In our view, all forms of oppression should be taken seriously and can provide a basis for a deeper identification, comradery, empathy and compassion. The transformation of society from domination to love and generosity will be facilitated when people have developed a heightened awareness of the way their own particular forms of oppression and suffering provide a link for them to understand the oppression and suffering of others, and an invitation to develop that intersectional awareness. The development of a transformative consciousness, therefore, involves learning to be in touch with one’s own forms of oppression and suffering, and then learning to see similarities and respond with empathy and compassion for the suffering of others, without the need to believe that we fully understand or can experience the uniqueness of the suffering of others. As this experience deepens, we become more fully aware that our own liberation is dependent upon and intrinsically linked to the liberation of all others on the planet earth.
We seek a balance between particularistic identity politics and globally oriented renewal. We are aware of the way in which some movements in the past have used the claim that all particular identities and their associated issues must be subordinated to the larger need for societal transformation as a whole. Dealing with racism, sexism, homophobia, anti-Semitism, Islamophobia, and other forms of oppression are then deferred indefinitely until the larger transformation happens. This is a mistake for two reasons. First, people whose community are facing forms of oppression find it difficult to avert their attention to the larger struggle when their own oppression is being ignored.
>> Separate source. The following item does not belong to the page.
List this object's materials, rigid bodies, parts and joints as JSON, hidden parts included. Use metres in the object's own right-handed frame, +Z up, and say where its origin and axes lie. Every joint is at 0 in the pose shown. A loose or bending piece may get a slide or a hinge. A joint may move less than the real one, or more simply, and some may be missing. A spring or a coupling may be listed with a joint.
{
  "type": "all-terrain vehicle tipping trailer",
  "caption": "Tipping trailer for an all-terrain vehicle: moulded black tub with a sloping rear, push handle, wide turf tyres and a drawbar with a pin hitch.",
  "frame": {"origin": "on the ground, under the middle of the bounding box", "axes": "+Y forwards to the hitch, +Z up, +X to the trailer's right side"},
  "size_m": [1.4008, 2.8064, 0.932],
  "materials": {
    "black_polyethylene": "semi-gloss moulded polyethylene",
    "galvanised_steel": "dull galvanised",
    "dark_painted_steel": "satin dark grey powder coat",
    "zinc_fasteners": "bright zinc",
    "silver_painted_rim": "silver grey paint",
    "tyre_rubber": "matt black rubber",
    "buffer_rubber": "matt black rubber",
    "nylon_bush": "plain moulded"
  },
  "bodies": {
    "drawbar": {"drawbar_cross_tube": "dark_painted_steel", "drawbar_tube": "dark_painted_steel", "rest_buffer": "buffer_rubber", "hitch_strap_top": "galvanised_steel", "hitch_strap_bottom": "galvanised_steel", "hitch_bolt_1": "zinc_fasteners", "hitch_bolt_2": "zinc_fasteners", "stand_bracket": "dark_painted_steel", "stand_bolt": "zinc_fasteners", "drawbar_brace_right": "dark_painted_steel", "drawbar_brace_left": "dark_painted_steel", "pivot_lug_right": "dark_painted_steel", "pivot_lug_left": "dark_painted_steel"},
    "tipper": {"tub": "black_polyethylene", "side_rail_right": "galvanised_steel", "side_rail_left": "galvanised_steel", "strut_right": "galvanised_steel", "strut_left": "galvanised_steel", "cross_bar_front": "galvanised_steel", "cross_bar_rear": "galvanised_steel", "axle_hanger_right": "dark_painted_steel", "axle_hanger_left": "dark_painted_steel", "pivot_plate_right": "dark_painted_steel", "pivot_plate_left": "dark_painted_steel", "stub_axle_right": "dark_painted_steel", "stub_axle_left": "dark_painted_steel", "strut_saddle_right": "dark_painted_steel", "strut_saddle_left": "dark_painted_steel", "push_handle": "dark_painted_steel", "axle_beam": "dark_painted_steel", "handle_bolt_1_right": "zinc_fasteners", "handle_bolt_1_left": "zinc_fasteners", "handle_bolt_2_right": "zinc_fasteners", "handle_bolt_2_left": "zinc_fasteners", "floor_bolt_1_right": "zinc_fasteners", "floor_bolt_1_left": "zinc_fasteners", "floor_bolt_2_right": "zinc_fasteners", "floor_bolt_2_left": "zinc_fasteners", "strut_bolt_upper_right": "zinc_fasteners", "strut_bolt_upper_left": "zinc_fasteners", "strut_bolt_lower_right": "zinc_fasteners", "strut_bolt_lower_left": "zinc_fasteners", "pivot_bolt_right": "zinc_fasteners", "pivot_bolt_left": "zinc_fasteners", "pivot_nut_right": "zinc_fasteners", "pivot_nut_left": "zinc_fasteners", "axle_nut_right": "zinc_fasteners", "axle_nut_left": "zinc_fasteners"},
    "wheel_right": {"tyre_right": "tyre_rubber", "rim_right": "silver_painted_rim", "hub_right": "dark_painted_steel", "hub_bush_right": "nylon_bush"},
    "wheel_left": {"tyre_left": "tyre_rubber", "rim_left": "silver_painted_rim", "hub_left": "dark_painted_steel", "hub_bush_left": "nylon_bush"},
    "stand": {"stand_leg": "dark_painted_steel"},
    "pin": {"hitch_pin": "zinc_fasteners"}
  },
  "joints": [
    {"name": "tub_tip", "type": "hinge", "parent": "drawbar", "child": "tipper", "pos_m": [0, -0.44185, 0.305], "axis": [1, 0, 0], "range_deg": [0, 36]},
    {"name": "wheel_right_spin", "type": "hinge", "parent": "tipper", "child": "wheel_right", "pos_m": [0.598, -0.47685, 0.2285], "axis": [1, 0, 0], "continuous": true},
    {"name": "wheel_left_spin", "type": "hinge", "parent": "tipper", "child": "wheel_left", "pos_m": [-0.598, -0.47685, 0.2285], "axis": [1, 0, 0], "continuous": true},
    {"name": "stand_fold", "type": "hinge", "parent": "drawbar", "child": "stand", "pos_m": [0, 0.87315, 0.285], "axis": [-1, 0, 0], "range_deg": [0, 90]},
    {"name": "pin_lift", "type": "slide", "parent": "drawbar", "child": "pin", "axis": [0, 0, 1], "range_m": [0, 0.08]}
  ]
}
Second, very often the particular oppression is so intense and so debilitating that those who suffer under its yoke have little energy to join the larger struggle, leading the larger struggle to fail because of the inability to draw on the energy of these particularistic communities. On the other hand, it is almost always the case that a full end to each of the named oppressions will not be completely eliminated until the larger transformation also takes place. True, there can be token advances. A Black man can become president of the U.S., but the actual condition of most African Americans doesn’t change and, in some respects, worsens. Or some women may reach the highest realms of government, as senators and members of the Supreme Court, but the plight of women in poverty, in communities of color, struggling with the pay gap between them and men, or facing objectification and sexual harassment, remains the same.
The way to overcome this seemingly difficult tension is to insist that particularist movements continually remind its participants of the vision of the larger world they seek to create. Further, movements that seek larger social transformation must continually remind their members that the changes they want to see will never be realized if they are not simultaneously involved in supporting the array of oppressed particularist communities. Spiritual progressives have the task of making sure that both of these things happen in any movement in which we participate.
Empathy for Those Who Reject our Approach Spiritual progressives strive to respond compassionately and empathically to those who disagree with our articulated worldview. That same empathy and compassion should be shown to all activists in the movement, including those who insult, criticize or diminish others, lord power over others or use high ideals in manipulative ways, because we recognize that our social change movements will attract many wounded people who need healing. Yet at the same time we will remain firm in refusing to allow those who are hurtful or manipulative to shape the inner culture of our social change movements or divert our movement from its focus on the New Bottom Line. We must be particularly wary of anyone who talks about, advocates for or actually engages in violence against others, including violence against police or suspected agents of the state. Violence is antithetical to everything for which we stand, and talk of violence can be sufficient to disrupt or destroy a spiritual progressive movement. People engaging in that type of talk need help which we should be prepared to offer. and formal psychological treatment, if need be, for anyone in our movement who engages in or advocates for violence as a path to achieve our ends.
In every aspect of life, we will give priority to enhancing our capacity to respond to other human beings as embodiments of the sacred, recognizing that our well-being depends on the well-being of everyone else on the planet and on the well-being of the planet itself. We are all, everyone on this planet, flawed beings who make many mistakes in the way we treat others, so we approach this task with a commitment to humility about ourselves and empathy and compassion for everyone else. In this way we hope to make our lives congruent with the world we seek to bring into being and the unfolding of the spiritual reality of the universe around us and through us.
And just as we constantly remind each other to not be “realistic” in our goals, but instead to constantly retell each other the stories of the victories of past and present social change movements, creating gatherings to celebrate the victories, so too we remind each other that a balanced life as an agent of social change must include time for being alone and outside the movements, time inside and outside the movement to celebrate and rejoice at the grandeur and mystery of the universe, time inside and outside the movement for play and love-making, and time to introduce playfulness, art, music, dance, ritual, altered states of consciousness, and humor into our social change movements. Let our movement for transformation toward a world of love and justice become known for how much joy and fun it is to be part of it, and the world we seek will be more quickly achieved.